In a recent interview with the Wall Street Journal, President Obama expressed his frustration with fellow Democrats and liberals: “Mr. Obama did acknowledge that he is annoyed by the criticism of both him and the trade negotiations: ‘What I take personally is this notion somehow that after 6½ years of working to yank this economy out of a ditch, strengthening middle-class homeownership, making sure that their 401(k)s have recovered, making sure that we’ve got much better education systems and job-training systems, fighting for the minimum wage, fighting for a vibrant auto industry, that after all the work that I have done and we have done together to make sure that middle-class families have greater stability, that to believe some of the rhetoric that has been coming out of opponents — that I’m trying to just destroy the middle class or destroy our democracy — is a little unrealistic. And they know it.’”
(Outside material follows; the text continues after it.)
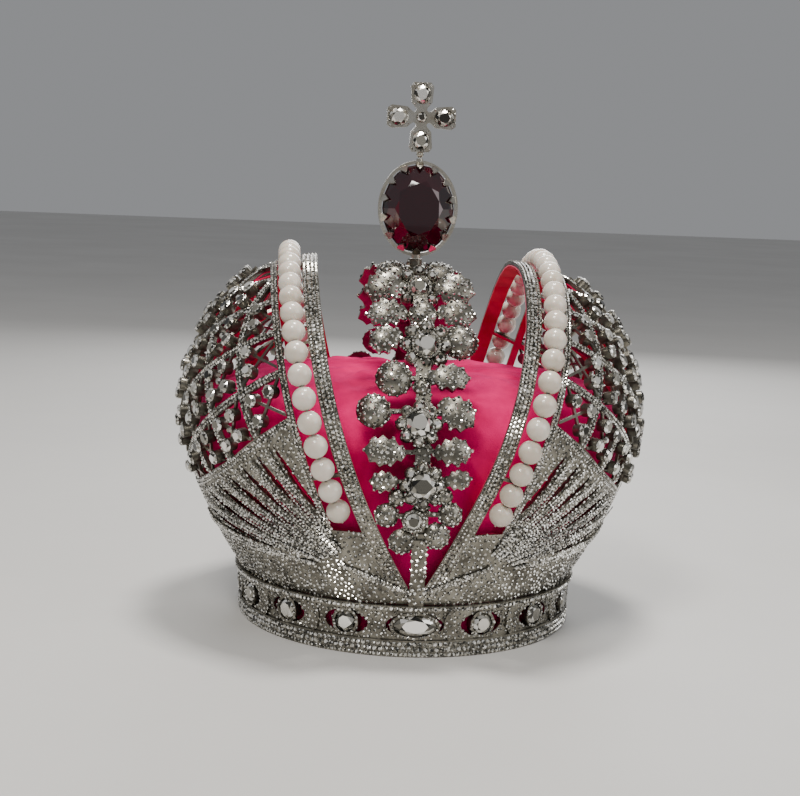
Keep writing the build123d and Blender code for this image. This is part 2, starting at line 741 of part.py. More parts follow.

As President Obama has said, today we have an opportunity to rewrite the rules of international trade in a way that protects workers rights, environmental standards and workplace safety.
And, considering the strong pro-worker and environmental positions this President has fought for — and his success in steering us out of the worst economic crisis of our lifetimes — I look forward with optimism to a trade deal which will finally replace a system in which powerful multinational corporations, authoritarian governments and unaccountable financial interests called the shots and exploited workers and developing countries with a community of free nations respectful of worker interests and responsible stewardship of our environment, freely engaging in international trade and mutually beneficial economic, scientific and cultural exchanges, and championing the public interest.
And, since our economy is on an upswing, and with much of the developed world experiencing contraction or declining growth rates and looking for American leadership, we might have an opportunity — and the leverage — to execute an advantageous, landmark trade deal.